Reproduce, word for word, only the lines from the one containing "The FreeCAD and Blender code for this object" through the one containing "return body.removeSplitter()", both included.

## begin Material provided

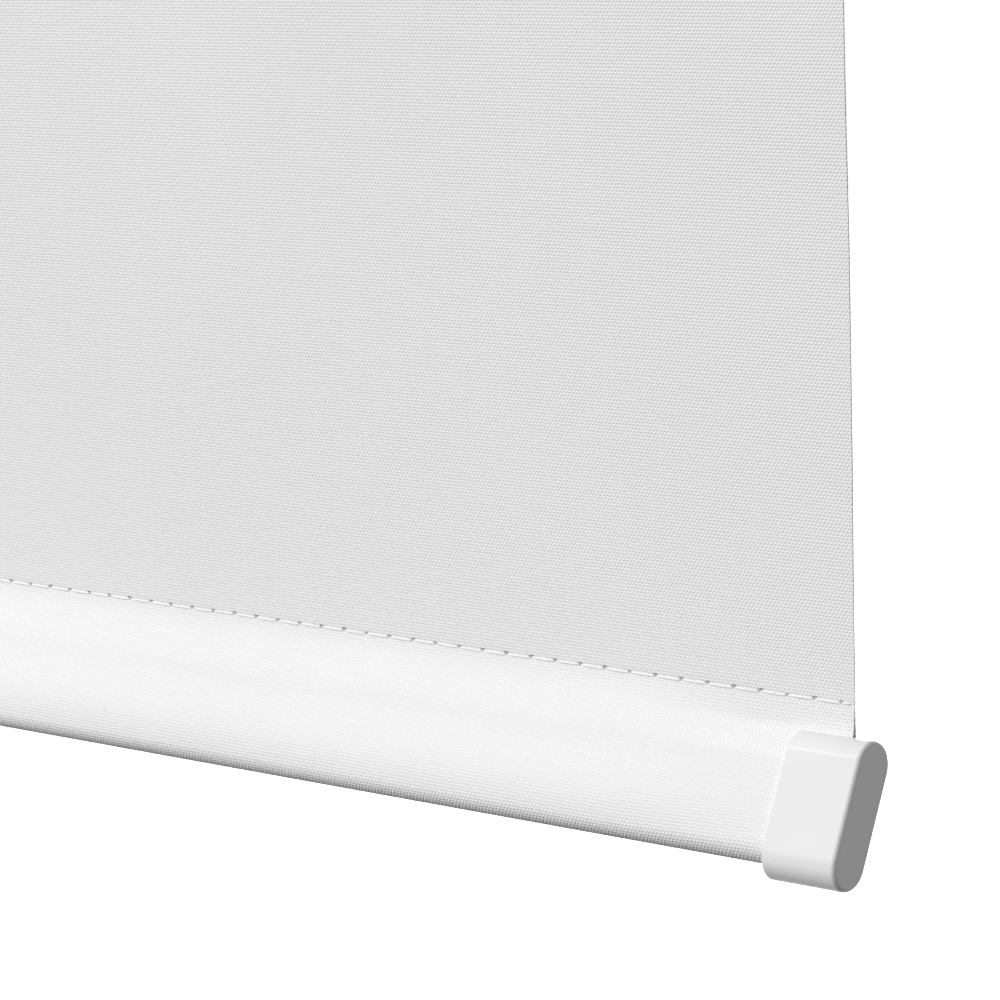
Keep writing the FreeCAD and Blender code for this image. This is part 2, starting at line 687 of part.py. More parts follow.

## end Material provided
## begin Material provided

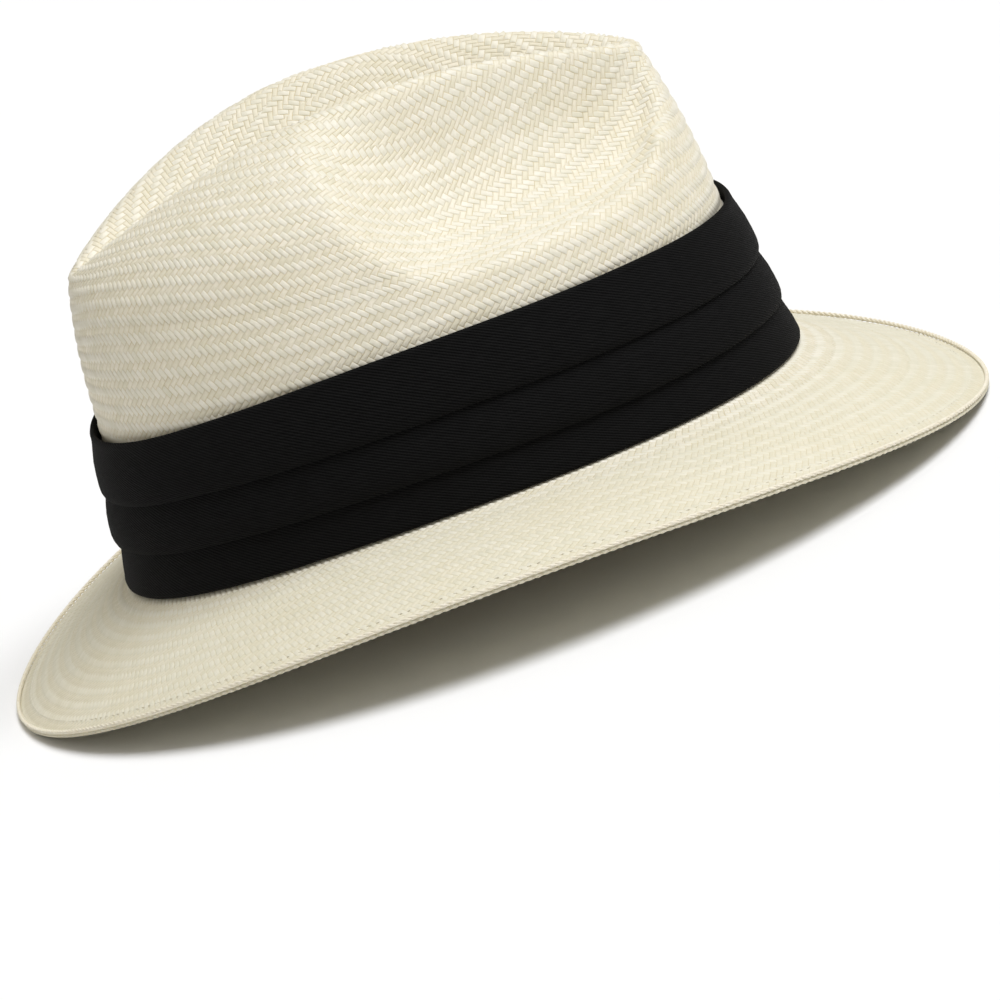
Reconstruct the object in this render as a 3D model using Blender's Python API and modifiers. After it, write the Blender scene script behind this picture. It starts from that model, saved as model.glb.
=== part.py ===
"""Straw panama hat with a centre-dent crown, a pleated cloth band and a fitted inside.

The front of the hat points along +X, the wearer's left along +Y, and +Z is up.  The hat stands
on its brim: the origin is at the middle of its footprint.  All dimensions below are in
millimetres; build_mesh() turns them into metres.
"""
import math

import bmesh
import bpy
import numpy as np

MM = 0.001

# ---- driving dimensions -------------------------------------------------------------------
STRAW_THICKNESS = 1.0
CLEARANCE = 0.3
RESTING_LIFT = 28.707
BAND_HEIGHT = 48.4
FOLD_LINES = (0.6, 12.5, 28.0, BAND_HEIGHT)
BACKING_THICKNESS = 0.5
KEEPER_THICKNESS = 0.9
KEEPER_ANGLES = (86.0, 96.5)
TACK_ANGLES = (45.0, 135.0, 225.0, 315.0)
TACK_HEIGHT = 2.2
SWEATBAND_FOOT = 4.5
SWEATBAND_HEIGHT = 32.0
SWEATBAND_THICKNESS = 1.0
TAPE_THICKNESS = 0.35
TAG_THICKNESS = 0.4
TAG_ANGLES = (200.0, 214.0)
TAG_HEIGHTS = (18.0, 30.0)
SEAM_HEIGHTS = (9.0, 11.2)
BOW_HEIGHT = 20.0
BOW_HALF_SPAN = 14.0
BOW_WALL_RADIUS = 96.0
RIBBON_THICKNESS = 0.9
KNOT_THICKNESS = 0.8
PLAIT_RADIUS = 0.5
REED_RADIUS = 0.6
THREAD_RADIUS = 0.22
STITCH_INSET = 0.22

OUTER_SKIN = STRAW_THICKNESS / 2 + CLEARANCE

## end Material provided
## begin Material provided

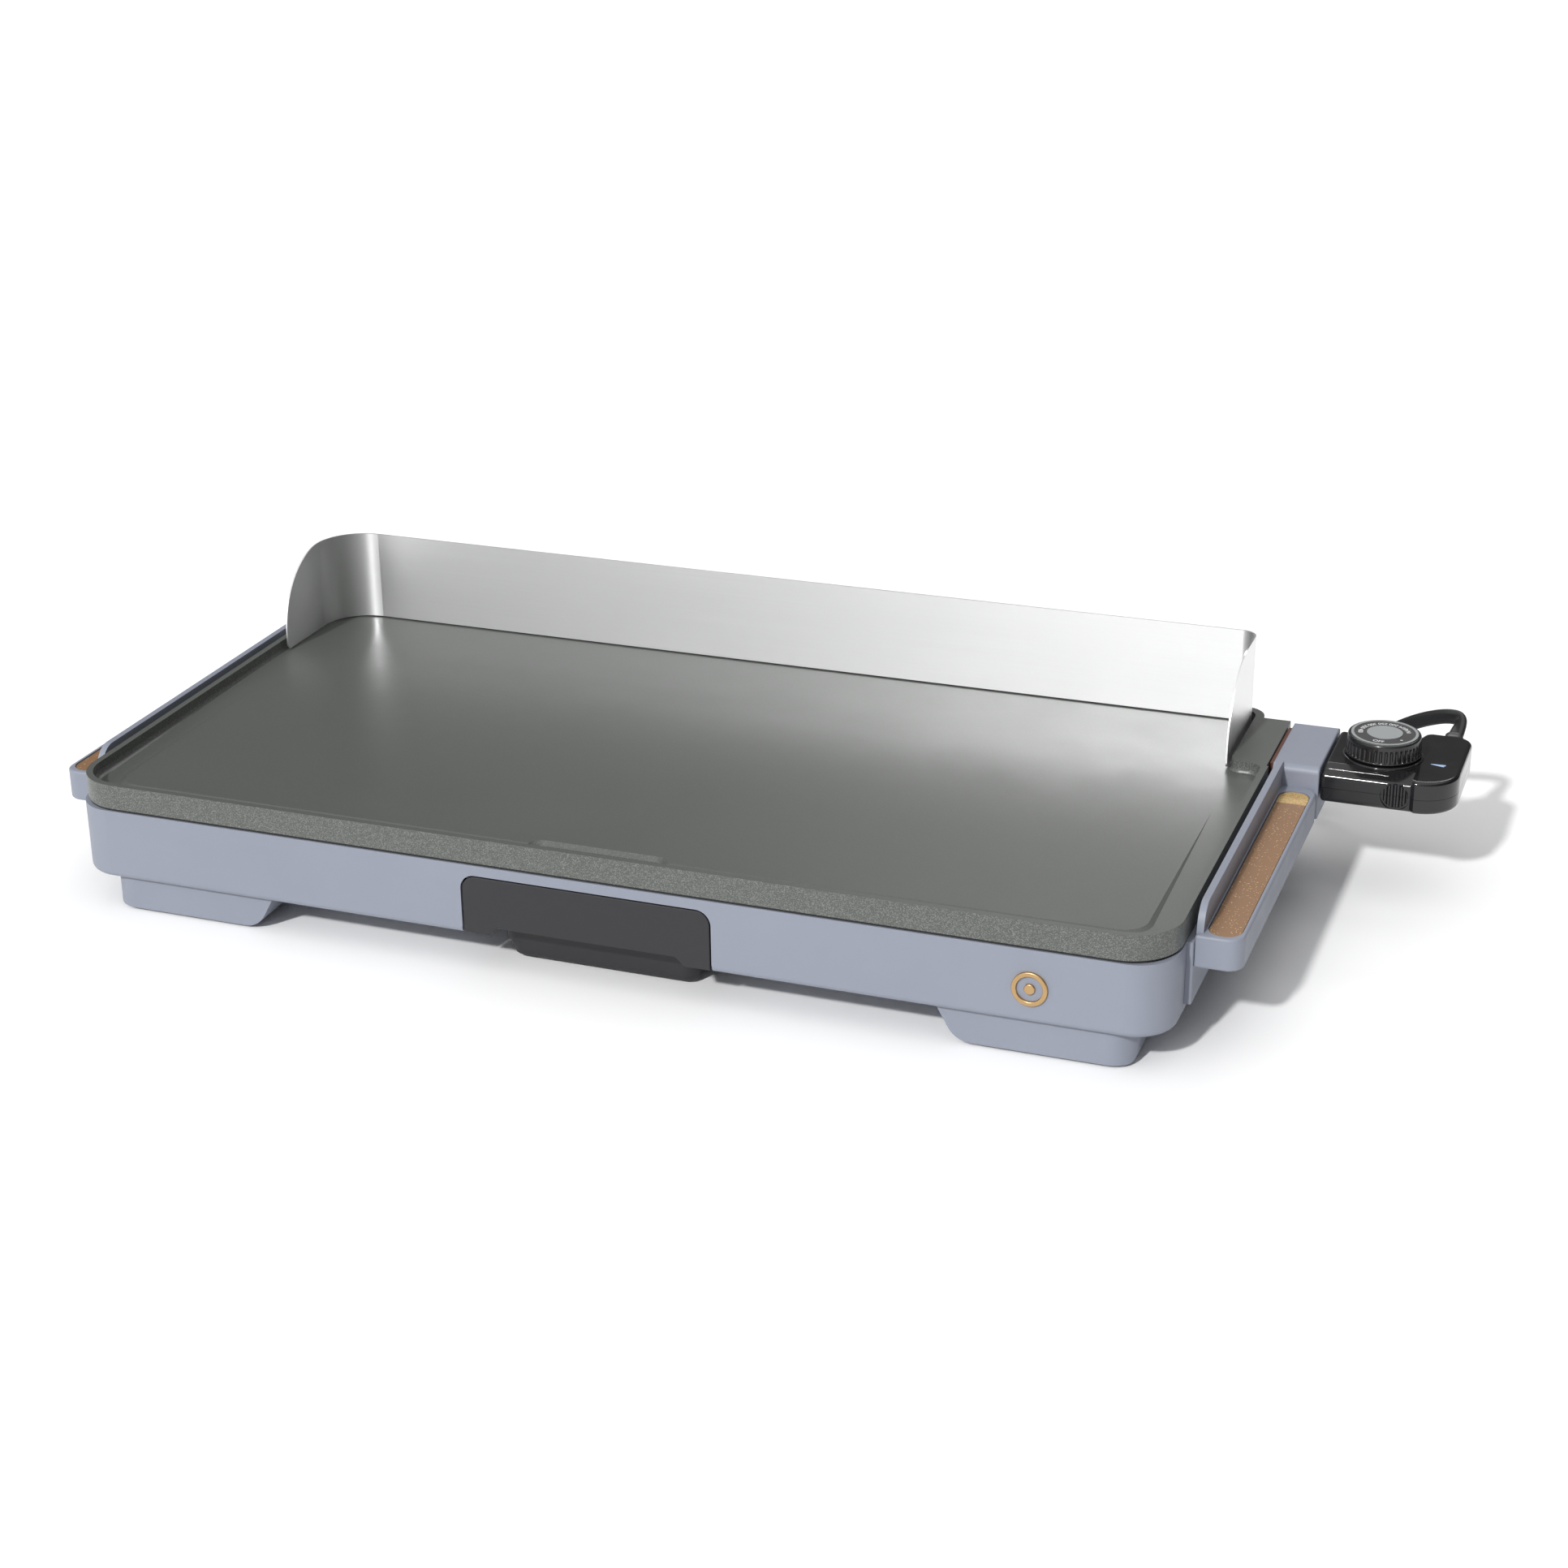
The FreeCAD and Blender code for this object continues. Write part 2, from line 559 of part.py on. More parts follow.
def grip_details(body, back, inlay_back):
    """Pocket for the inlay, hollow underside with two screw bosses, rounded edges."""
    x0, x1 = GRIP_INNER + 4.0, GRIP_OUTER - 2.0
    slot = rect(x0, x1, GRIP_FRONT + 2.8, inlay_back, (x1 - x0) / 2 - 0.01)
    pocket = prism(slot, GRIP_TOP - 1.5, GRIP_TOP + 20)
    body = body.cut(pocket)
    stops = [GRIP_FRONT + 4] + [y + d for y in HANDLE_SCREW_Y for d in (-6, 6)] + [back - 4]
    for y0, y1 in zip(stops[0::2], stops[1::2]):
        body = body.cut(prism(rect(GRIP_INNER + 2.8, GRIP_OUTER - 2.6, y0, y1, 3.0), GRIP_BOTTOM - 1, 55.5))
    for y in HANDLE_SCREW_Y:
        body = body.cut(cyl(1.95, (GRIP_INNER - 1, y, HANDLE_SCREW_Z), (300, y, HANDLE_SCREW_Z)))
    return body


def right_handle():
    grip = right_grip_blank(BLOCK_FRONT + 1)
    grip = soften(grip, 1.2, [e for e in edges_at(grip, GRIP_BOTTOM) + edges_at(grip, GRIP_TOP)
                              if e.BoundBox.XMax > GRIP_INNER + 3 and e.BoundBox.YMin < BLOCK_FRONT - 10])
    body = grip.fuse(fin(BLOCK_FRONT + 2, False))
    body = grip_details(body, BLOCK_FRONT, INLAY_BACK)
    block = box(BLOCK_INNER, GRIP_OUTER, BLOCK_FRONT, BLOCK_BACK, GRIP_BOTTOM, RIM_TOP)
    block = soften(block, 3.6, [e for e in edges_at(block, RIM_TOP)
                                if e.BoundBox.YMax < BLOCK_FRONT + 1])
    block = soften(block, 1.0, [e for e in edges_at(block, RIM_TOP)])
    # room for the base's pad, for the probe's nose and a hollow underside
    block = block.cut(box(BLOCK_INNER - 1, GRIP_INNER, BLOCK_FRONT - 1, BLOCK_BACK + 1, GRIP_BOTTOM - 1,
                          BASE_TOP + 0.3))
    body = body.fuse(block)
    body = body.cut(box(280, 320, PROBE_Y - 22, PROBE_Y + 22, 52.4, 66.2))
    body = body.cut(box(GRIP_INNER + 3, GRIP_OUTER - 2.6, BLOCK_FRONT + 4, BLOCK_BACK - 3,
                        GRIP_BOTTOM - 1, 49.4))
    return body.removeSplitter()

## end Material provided

Result:
The FreeCAD and Blender code for this object continues. Write part 2, from line 559 of part.py on. More parts follow.
def grip_details(body, back, inlay_back):
    """Pocket for the inlay, hollow underside with two screw bosses, rounded edges."""
    x0, x1 = GRIP_INNER + 4.0, GRIP_OUTER - 2.0
    slot = rect(x0, x1, GRIP_FRONT + 2.8, inlay_back, (x1 - x0) / 2 - 0.01)
    pocket = prism(slot, GRIP_TOP - 1.5, GRIP_TOP + 20)
    body = body.cut(pocket)
    stops = [GRIP_FRONT + 4] + [y + d for y in HANDLE_SCREW_Y for d in (-6, 6)] + [back - 4]
    for y0, y1 in zip(stops[0::2], stops[1::2]):
        body = body.cut(prism(rect(GRIP_INNER + 2.8, GRIP_OUTER - 2.6, y0, y1, 3.0), GRIP_BOTTOM - 1, 55.5))
    for y in HANDLE_SCREW_Y:
        body = body.cut(cyl(1.95, (GRIP_INNER - 1, y, HANDLE_SCREW_Z), (300, y, HANDLE_SCREW_Z)))
    return body


def right_handle():
    grip = right_grip_blank(BLOCK_FRONT + 1)
    grip = soften(grip, 1.2, [e for e in edges_at(grip, GRIP_BOTTOM) + edges_at(grip, GRIP_TOP)
                              if e.BoundBox.XMax > GRIP_INNER + 3 and e.BoundBox.YMin < BLOCK_FRONT - 10])
    body = grip.fuse(fin(BLOCK_FRONT + 2, False))
    body = grip_details(body, BLOCK_FRONT, INLAY_BACK)
    block = box(BLOCK_INNER, GRIP_OUTER, BLOCK_FRONT, BLOCK_BACK, GRIP_BOTTOM, RIM_TOP)
    block = soften(block, 3.6, [e for e in edges_at(block, RIM_TOP)
                                if e.BoundBox.YMax < BLOCK_FRONT + 1])
    block = soften(block, 1.0, [e for e in edges_at(block, RIM_TOP)])
    # room for the base's pad, for the probe's nose and a hollow underside
    block = block.cut(box(BLOCK_INNER - 1, GRIP_INNER, BLOCK_FRONT - 1, BLOCK_BACK + 1, GRIP_BOTTOM - 1,
                          BASE_TOP + 0.3))
    body = body.fuse(block)
    body = body.cut(box(280, 320, PROBE_Y - 22, PROBE_Y + 22, 52.4, 66.2))
    body = body.cut(box(GRIP_INNER + 3, GRIP_OUTER - 2.6, BLOCK_FRONT + 4, BLOCK_BACK - 3,
                        GRIP_BOTTOM - 1, 49.4))
    return body.removeSplitter()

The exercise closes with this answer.